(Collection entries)
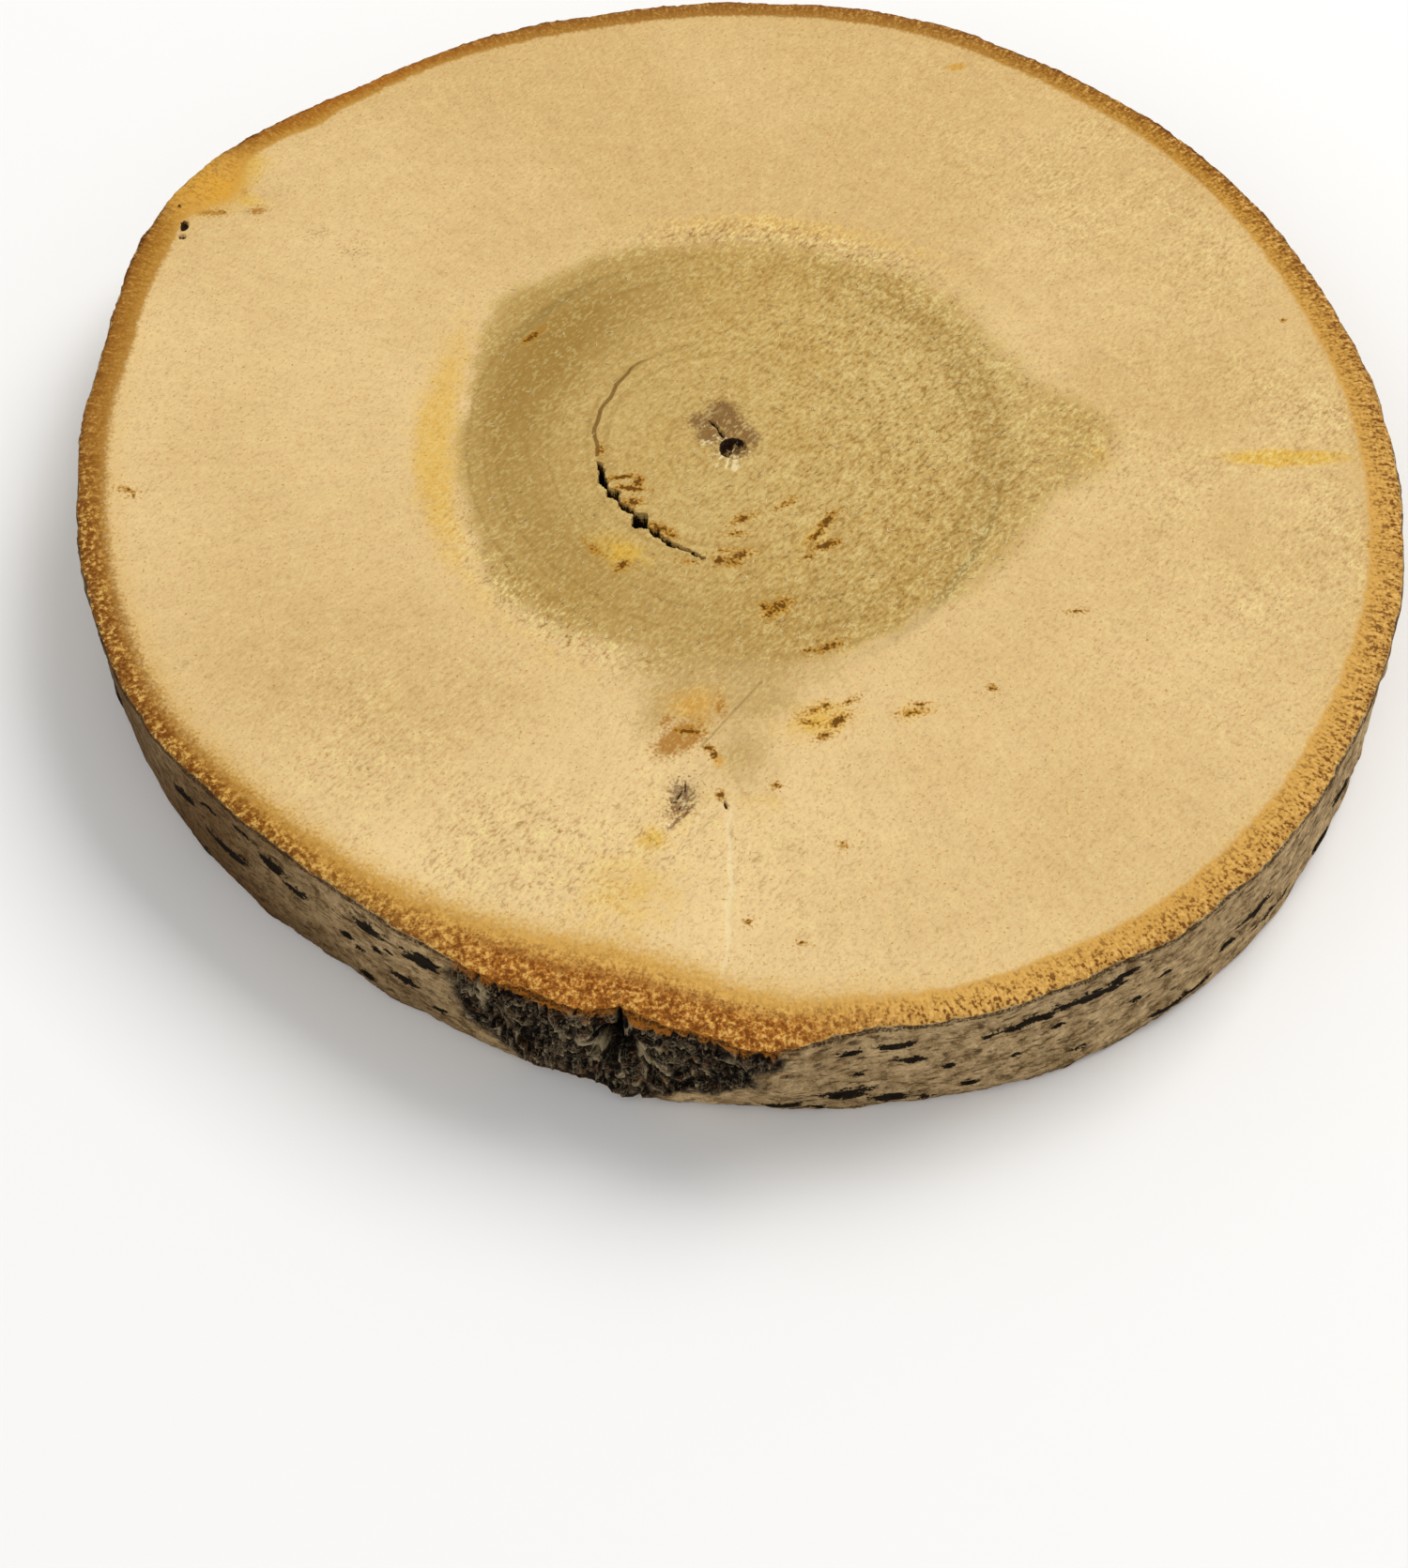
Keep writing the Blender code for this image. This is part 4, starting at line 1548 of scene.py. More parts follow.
        # 0 at the skin and 1 at the wood, moved about by the fibres
        width = add("Math", {0: rim, 1: bark}, "ADD")
        share = add("Math", {0: rim, 1: width}, "DIVIDE", use_clamp=True)
        loose = add("Math", {0: fibre, 1: 0.36, 2: share}, "MULTIPLY_ADD")
        loose = add("Math", {0: loose, 1: 0.18}, "SUBTRACT")
        tone = add("ValToRGB", {"Fac": loose},
                   ramp=((0.06, self.bark_line), (0.16, self.bark_outer), (0.55, self.bark_middle),
                         (1.0, self.bark_inner)))
        tone = add("MixRGB", {0: umber, 1: tone, 2: self.umber})
        warmth = add("Math", {0: warm, 1: 0.7}, "MULTIPLY")
        tone = add("MixRGB", {0: warmth, 1: tone, 2: self.bark_warm})
        outside = add("MapRange", {"Value": loose, "From Min": 0.78, "From Max": 0.50})
        deep = add("Math", {0: deep, 1: outside}, "MULTIPLY")
        tone = add("MixRGB", {0: deep, 1: tone, 2: self.bark_deep})
        resin = add("Math", {0: resin, 1: add("Math", {0: clump, 1: 1.6}, "MULTIPLY")},
                    "MULTIPLY", use_clamp=True)
        tone = add("MixRGB", {0: resin, 1: tone, 2: self.resin})

        # Crumbs: dark and light grains, strongest in the outer half
        grainy = add("MapRange", {"Value": share, "From Min": 0.35, "From Max": 1.0,
                                  "To Min": 1.0, "To Max": 0.35})
        grainy = add("Math", {0: grainy, 1: here}, "MULTIPLY")
        mixed = add("Math", {0: fibre, 1: crumb}, "ADD")
        tone = graph.lay(tone, self.bark_dark, mixed, (0.97, 0.85), 0.9, grainy)
        tone = graph.lay(tone, self.bark_light, mixed, (1.08, 1.20), 0.8, grainy)

        # Larger torn grit above the scar and to its left
        grit = add("TexNoise", {"Vector": point, "Scale": 1.0 / self.grit, "Detail": 3.0, "Roughness": 0.7})
        outside = add("MapRange", {"Value": share, "From Min": 0.45, "From Max": 0.85,
                                   "To Min": 1.0, "To Max": 0.3})
        gritty = add("Math", {0: gritty, 1: outside}, "MULTIPLY")
        tone = graph.lay(tone, self.grit_dark, grit, (0.49, 0.42), 0.95, gritty)
        tone = graph.lay(tone, self.grit_light, grit, (0.55, 0.61), 0.75, gritty)

        # Orange that seeped from the bark into the wood
        torn = add("Math", {0: clump, 1: 2.6, 2: bark}, "MULTIPLY_ADD")
        torn = add("Math", {0: crumb, 1: 2.2, 2: torn}, "MULTIPLY_ADD")
        reach = add("MapRange", {"Value": torn, "From Min": -0.2, "From Max": 2.8})
        reach = add("Math", {0: reach, 1: 1.8}, "POWER")
        soaked = add("Math", {0: reach, 1: seeping}, "MULTIPLY", use_clamp=True)
        below = add("MixRGB", {0: soaked, 1: below, 2: self.seep})

        # The line between wood and bark is crisp and jagged, and soft where the orange seeped
        edge = add("Math", {0: fibre, 1: 0.9, 2: bark}, "MULTIPLY_ADD")
        edge = add("Math", {0: clump, 1: 0.6, 2: edge}, "MULTIPLY_ADD")
        broken = add("Math", {0: add("Math", {0: crumb, 1: 0.5}, "SUBTRACT"), 1: seeping}, "MULTIPLY")
        edge = add("Math", {0: broken, 1: 3.0, 2: edge}, "MULTIPLY_ADD")
        start = add("Math", {0: seeping, 1: -0.9, 2: 0.62}, "MULTIPLY_ADD")
        finish = add("Math", {0: seeping, 1: 0.9, 2: 0.86}, "MULTIPLY_ADD")
        colour = graph.lay(below, tone, edge, (start, finish), soft=True)
        return self.paint(graph, colour, self.grit_dark, "seam", grit, (0.45, 0.75), 0.85, 1.8)


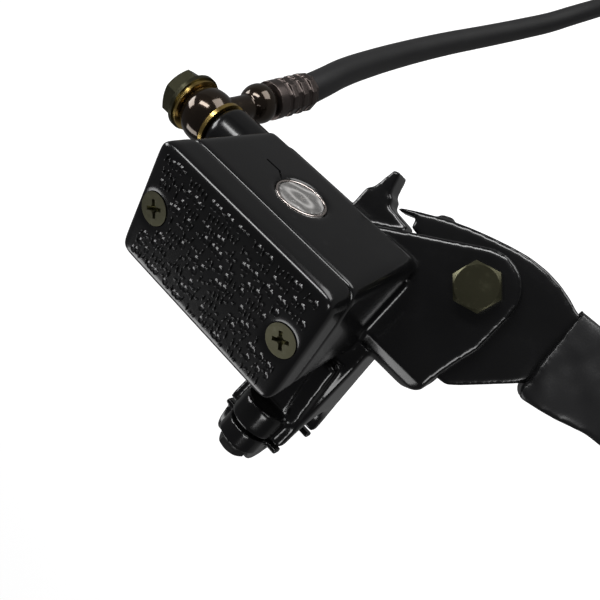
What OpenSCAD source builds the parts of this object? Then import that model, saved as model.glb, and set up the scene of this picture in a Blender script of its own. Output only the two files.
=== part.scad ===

◆ What to work on: Every record shown above should be written out again exactly.

◆ Correct result:
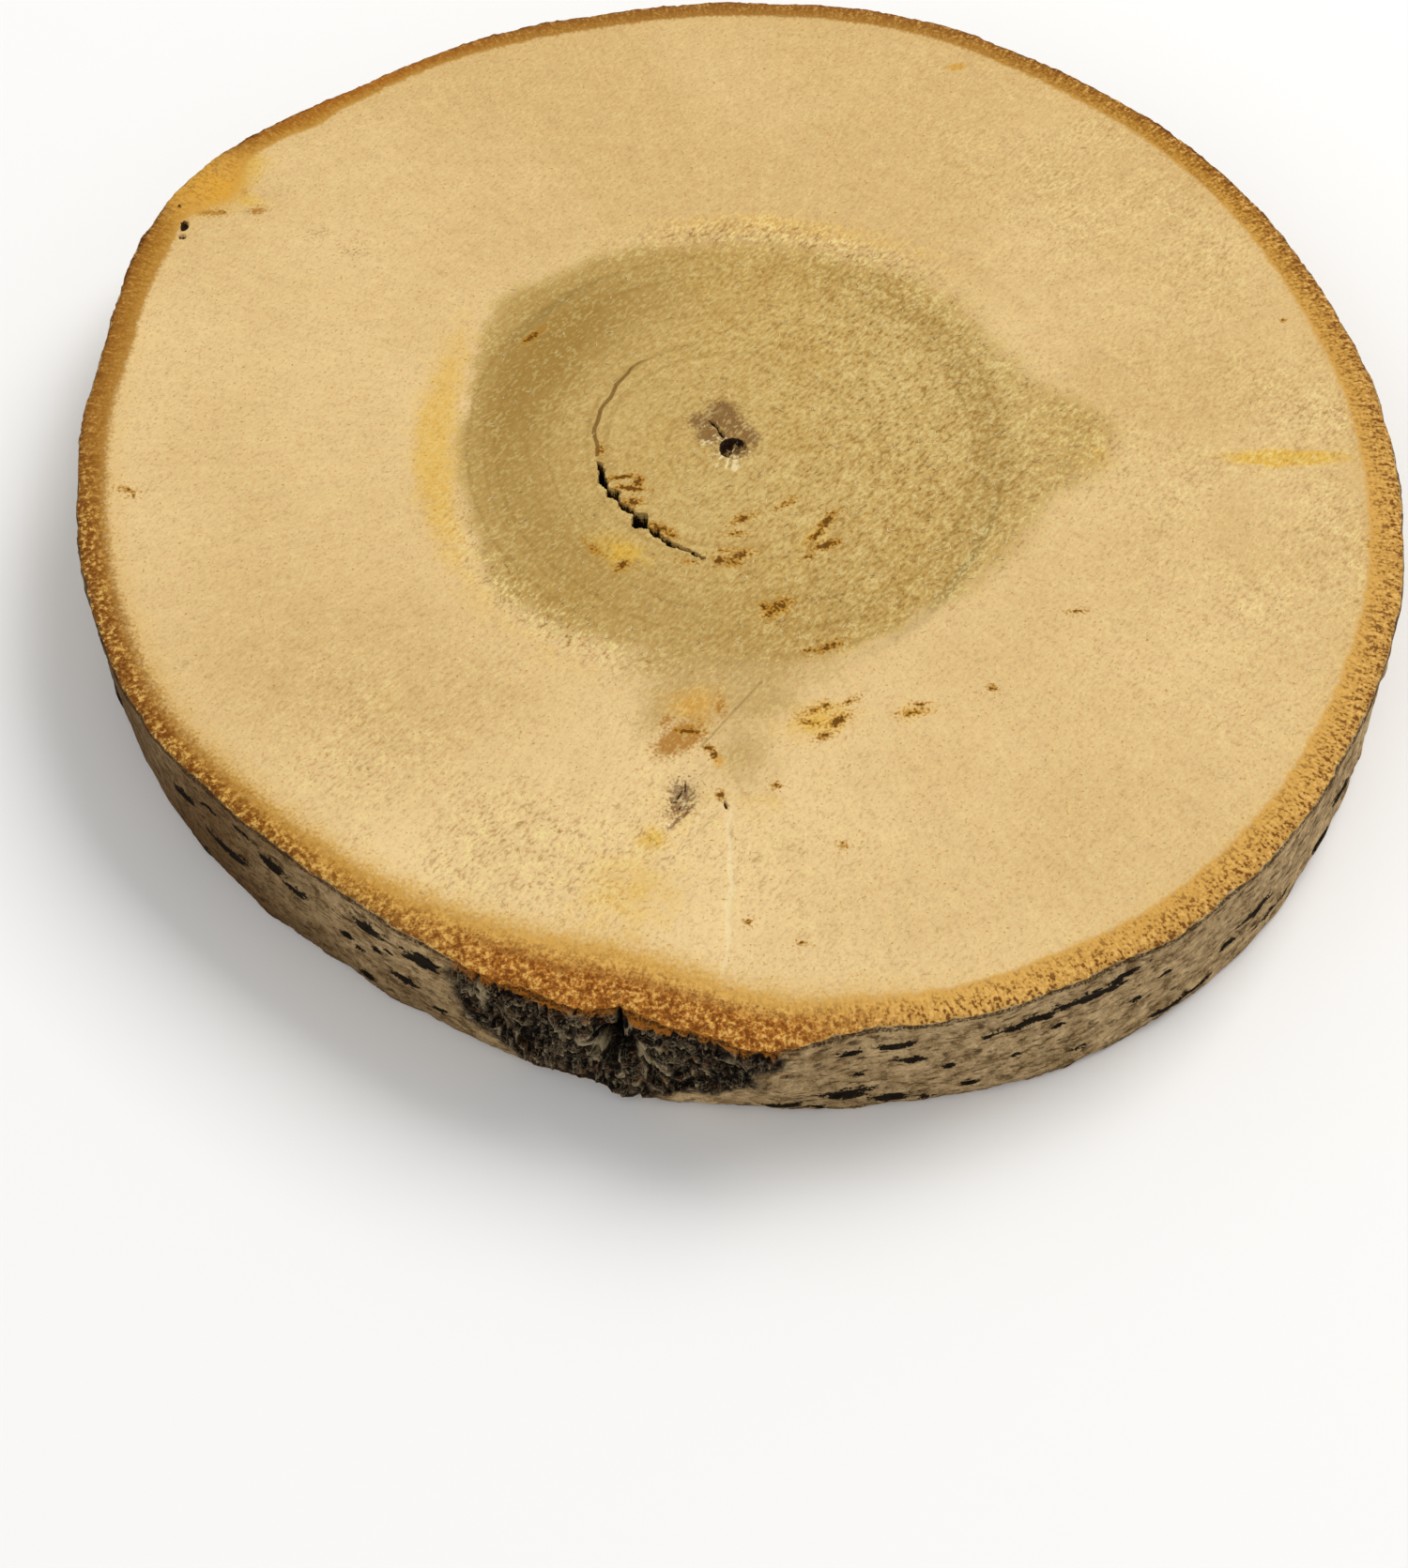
Keep writing the Blender code for this image. This is part 4, starting at line 1548 of scene.py. More parts follow.
        # 0 at the skin and 1 at the wood, moved about by the fibres
        width = add("Math", {0: rim, 1: bark}, "ADD")
        share = add("Math", {0: rim, 1: width}, "DIVIDE", use_clamp=True)
        loose = add("Math", {0: fibre, 1: 0.36, 2: share}, "MULTIPLY_ADD")
        loose = add("Math", {0: loose, 1: 0.18}, "SUBTRACT")
        tone = add("ValToRGB", {"Fac": loose},
                   ramp=((0.06, self.bark_line), (0.16, self.bark_outer), (0.55, self.bark_middle),
                         (1.0, self.bark_inner)))
        tone = add("MixRGB", {0: umber, 1: tone, 2: self.umber})
        warmth = add("Math", {0: warm, 1: 0.7}, "MULTIPLY")
        tone = add("MixRGB", {0: warmth, 1: tone, 2: self.bark_warm})
        outside = add("MapRange", {"Value": loose, "From Min": 0.78, "From Max": 0.50})
        deep = add("Math", {0: deep, 1: outside}, "MULTIPLY")
        tone = add("MixRGB", {0: deep, 1: tone, 2: self.bark_deep})
        resin = add("Math", {0: resin, 1: add("Math", {0: clump, 1: 1.6}, "MULTIPLY")},
                    "MULTIPLY", use_clamp=True)
        tone = add("MixRGB", {0: resin, 1: tone, 2: self.resin})

        # Crumbs: dark and light grains, strongest in the outer half
        grainy = add("MapRange", {"Value": share, "From Min": 0.35, "From Max": 1.0,
                                  "To Min": 1.0, "To Max": 0.35})
        grainy = add("Math", {0: grainy, 1: here}, "MULTIPLY")
        mixed = add("Math", {0: fibre, 1: crumb}, "ADD")
        tone = graph.lay(tone, self.bark_dark, mixed, (0.97, 0.85), 0.9, grainy)
        tone = graph.lay(tone, self.bark_light, mixed, (1.08, 1.20), 0.8, grainy)

        # Larger torn grit above the scar and to its left
        grit = add("TexNoise", {"Vector": point, "Scale": 1.0 / self.grit, "Detail": 3.0, "Roughness": 0.7})
        outside = add("MapRange", {"Value": share, "From Min": 0.45, "From Max": 0.85,
                                   "To Min": 1.0, "To Max": 0.3})
        gritty = add("Math", {0: gritty, 1: outside}, "MULTIPLY")
        tone = graph.lay(tone, self.grit_dark, grit, (0.49, 0.42), 0.95, gritty)
        tone = graph.lay(tone, self.grit_light, grit, (0.55, 0.61), 0.75, gritty)

        # Orange that seeped from the bark into the wood
        torn = add("Math", {0: clump, 1: 2.6, 2: bark}, "MULTIPLY_ADD")
        torn = add("Math", {0: crumb, 1: 2.2, 2: torn}, "MULTIPLY_ADD")
        reach = add("MapRange", {"Value": torn, "From Min": -0.2, "From Max": 2.8})
        reach = add("Math", {0: reach, 1: 1.8}, "POWER")
        soaked = add("Math", {0: reach, 1: seeping}, "MULTIPLY", use_clamp=True)
        below = add("MixRGB", {0: soaked, 1: below, 2: self.seep})

        # The line between wood and bark is crisp and jagged, and soft where the orange seeped
        edge = add("Math", {0: fibre, 1: 0.9, 2: bark}, "MULTIPLY_ADD")
        edge = add("Math", {0: clump, 1: 0.6, 2: edge}, "MULTIPLY_ADD")
        broken = add("Math", {0: add("Math", {0: crumb, 1: 0.5}, "SUBTRACT"), 1: seeping}, "MULTIPLY")
        edge = add("Math", {0: broken, 1: 3.0, 2: edge}, "MULTIPLY_ADD")
        start = add("Math", {0: seeping, 1: -0.9, 2: 0.62}, "MULTIPLY_ADD")
        finish = add("Math", {0: seeping, 1: 0.9, 2: 0.86}, "MULTIPLY_ADD")
        colour = graph.lay(below, tone, edge, (start, finish), soft=True)
        return self.paint(graph, colour, self.grit_dark, "seam", grit, (0.45, 0.75), 0.85, 1.8)


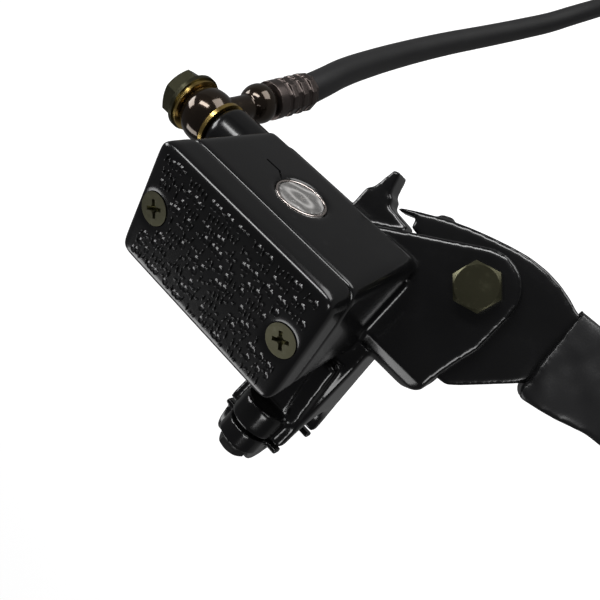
What OpenSCAD source builds the parts of this object? Then import that model, saved as model.glb, and set up the scene of this picture in a Blender script of its own. Output only the two files.
=== part.scad ===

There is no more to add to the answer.